= Live from the TCM Classic Film Festival =

American television documentary series

Live from the TCM Classic Film Festival is a television documentary series broadcast on Turner Classic Movies in the United States. Each episode features an in-depth interview with a famous actor concerning their life and career, taped in front of a live audience during the TCM Classic Film Festival and broadcast the following year.

==Episodes==
- Luise Rainer (2010). The interview conducted by Robert Osborne was broadcast on January 12, 2011.

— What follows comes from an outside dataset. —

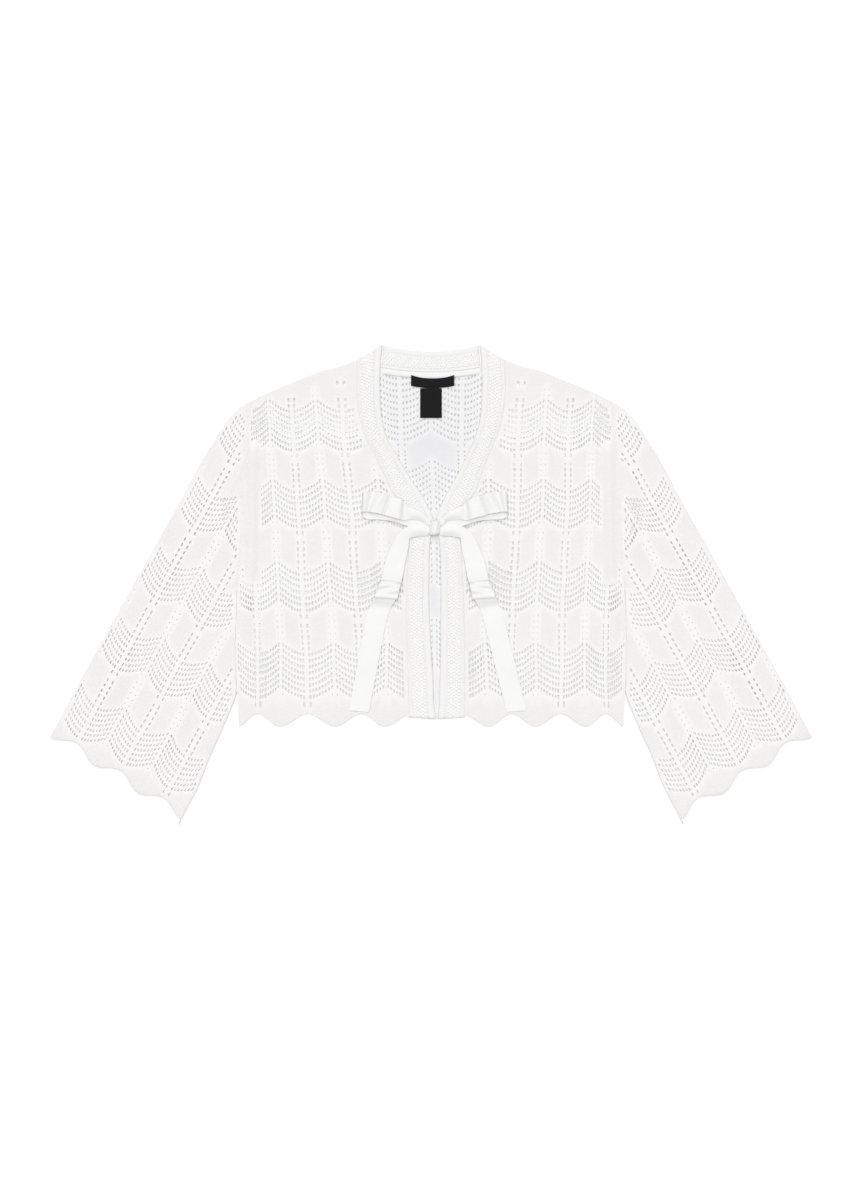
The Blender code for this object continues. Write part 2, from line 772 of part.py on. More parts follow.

- Peter O'Toole (2011). The interview conducted by Robert Osborne was broadcast on April 12, 2012.
- Kim Novak (2012). The interview conducted by Robert Osborne was broadcast on March 3, 2013.
- Eva Marie Saint (2013). The interview conducted by Robert Osborne was broadcast on March 31, 2014.

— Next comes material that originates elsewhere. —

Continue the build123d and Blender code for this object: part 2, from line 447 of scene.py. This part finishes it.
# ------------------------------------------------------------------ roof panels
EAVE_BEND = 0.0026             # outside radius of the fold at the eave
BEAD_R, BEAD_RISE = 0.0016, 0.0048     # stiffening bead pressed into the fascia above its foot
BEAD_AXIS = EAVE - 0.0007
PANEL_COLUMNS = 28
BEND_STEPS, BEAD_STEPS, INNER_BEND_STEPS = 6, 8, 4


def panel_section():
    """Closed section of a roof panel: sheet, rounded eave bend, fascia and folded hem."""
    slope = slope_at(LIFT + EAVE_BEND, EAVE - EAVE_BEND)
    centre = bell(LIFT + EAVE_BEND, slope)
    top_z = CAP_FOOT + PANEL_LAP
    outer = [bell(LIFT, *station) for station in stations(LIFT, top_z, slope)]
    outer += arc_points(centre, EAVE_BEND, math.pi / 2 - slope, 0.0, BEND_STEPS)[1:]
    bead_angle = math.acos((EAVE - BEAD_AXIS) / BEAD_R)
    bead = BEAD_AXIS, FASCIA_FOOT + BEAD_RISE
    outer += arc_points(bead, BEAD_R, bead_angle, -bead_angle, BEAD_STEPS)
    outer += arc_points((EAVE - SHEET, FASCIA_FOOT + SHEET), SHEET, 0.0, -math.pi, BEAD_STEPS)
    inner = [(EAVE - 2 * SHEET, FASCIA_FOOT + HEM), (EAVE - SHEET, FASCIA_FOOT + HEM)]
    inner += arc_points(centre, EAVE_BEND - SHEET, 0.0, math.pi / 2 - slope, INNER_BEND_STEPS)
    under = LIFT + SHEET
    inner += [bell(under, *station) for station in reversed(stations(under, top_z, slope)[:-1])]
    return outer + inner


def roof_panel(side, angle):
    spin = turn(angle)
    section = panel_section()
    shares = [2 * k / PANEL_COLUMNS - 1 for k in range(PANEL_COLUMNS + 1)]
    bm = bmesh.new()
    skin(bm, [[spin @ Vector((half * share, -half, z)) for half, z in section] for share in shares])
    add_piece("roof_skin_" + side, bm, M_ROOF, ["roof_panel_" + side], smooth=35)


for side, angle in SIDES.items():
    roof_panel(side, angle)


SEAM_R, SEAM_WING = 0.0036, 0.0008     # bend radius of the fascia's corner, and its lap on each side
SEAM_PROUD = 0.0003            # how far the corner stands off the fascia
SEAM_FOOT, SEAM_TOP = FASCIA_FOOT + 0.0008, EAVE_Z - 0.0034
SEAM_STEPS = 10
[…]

- Alan Arkin (2014). The interview conducted by Robert Osborne was broadcast on March 24, 2015.
- Sophia Loren (2015). The interview conducted by Edoardo Ponti was broadcast on April 24, 2016.
- Faye Dunaway (2016). The interview conducted by Ben Mankiewicz was broadcast on April 3, 2017.
- Michael Douglas (2017). The interview conducted by Ben Mankiewicz and will be broadcast on TCM in 2018.